Die Regierung räumt ein, dass die Technik „noch nicht alle Sachverhalte in vollem Umfang durch intelligentes Erfassen der Situation und kooperatives Verhalten mit anderen Verkehrs¬teilnehmenden zu lösen vermag“, beispielsweise wenn das Fahrzeug an eine defekte Ampel kommt. Dann soll das System „ein oder mehrere alternative Fahrmanöver vorschlagen“, die durch den Fahrer „gegebenenfalls freizugeben sind“, wird im Gesetzentwurf verlangt. „Kurzfristig auftretende und aufzulösende Störungen der dynamischen Fahrzeugsteuerung“ muss das vollautomatisierte Auto dagegen selbst bewältigen können. Wird das Gesetz beschlossen, wäre die Bundesrepublik „der erste Staat weltweit, der Fahrzeuge ohne Fahrer aus der Forschung in den Alltag holt“, erklärte das Bundesverkehrsministerium. Minister Andreas Scheuer (CSU) betonte den Sicherheitsaspekt. Roboterautos ließen sich nicht ablenken und würden nicht müde. Er hob außerdem hervor, dass das automatisierte Fahren einen Innovationsschub für die im Umbruch befindliche deutsche Automobilindustrie bedeutete.

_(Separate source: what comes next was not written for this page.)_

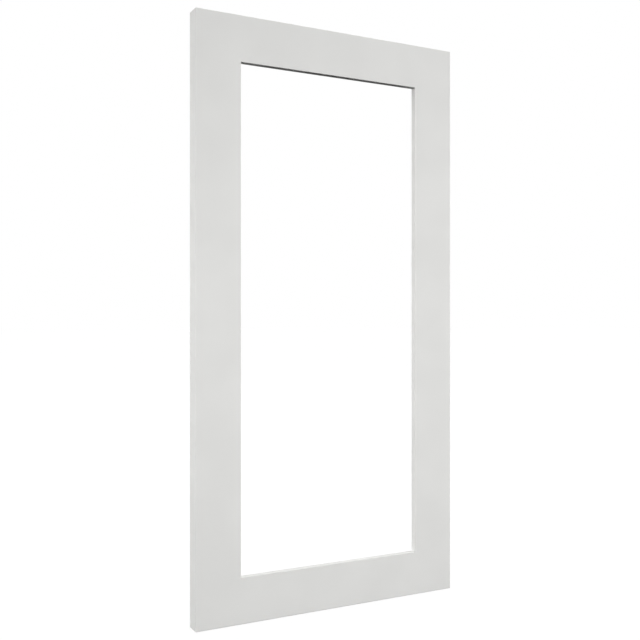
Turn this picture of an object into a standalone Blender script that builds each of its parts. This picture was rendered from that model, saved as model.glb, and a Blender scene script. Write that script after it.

Haftungsfragen nicht geklärt
In der Diskussion um das Gesetz ist insbesondere die Ausgestaltung des Datenschutzes umstritten, zum Beispiel die Frage, ob von den Autos erhobene Daten, etwa über Routen, an Bundeskriminalamt und Verfassungsschutz übermittelt werden dürfen. Seit längerem wird ferner erörtert, wem die erhobenen Daten eigentlich gehören. Einen Anspruch erheben darauf sowohl die Versicherungswirtschaft als auch die Autohersteller und IT-Unternehmen. Was von technischen Prüforganisationen und Verbraucherschützern kritisiert wird. Unklar ist auch, wer beim Unfall eines Roboterautos haftet: der Fahrer, der Autohersteller oder Dienstleister.
Über kurz oder lang muß auch über Sinn und Grenzen automatisierten Verkehrs öffentlich beraten werden, allein, weil das Problem der überlasteten Straßeninfrastruktur besteht und bereits etliche Kommunen über die Verlagerung und Vermeidung von Verkehr in der City nachdenken. Experten prognostizieren aber sogar einen Anstieg des Straßenverkehrs durch fahrerlose Autos, weil der Zugang zu ihnen durch den Wegfall der Führerscheinpflicht erleichtert wird. Bereits vor zwei Jahren formulierte es der ehemals an der TU Wien lehrende Soziologe Jens Dangschat so: „Wollen wir die neuen Technologien des automatisierten Verkehrs anpassen, oder sollten nur solche Formen des automatisierten Verkehrs zugelassen werden, die dazu beitragen, die aktuellen Verkehrs- und Mobilitätsprobleme zu lösen?“
Diese und weitere offene Fragen werden im weiteren Gesetzgebungsverfahren von Bundestag und Bundesrat zu behandeln sein. Andreas Scheuer drängt auf einen Abschluss bis zur Sommerpause, damit das Gesetz noch vor der Bundestagswahl im September in Kraft treten kann.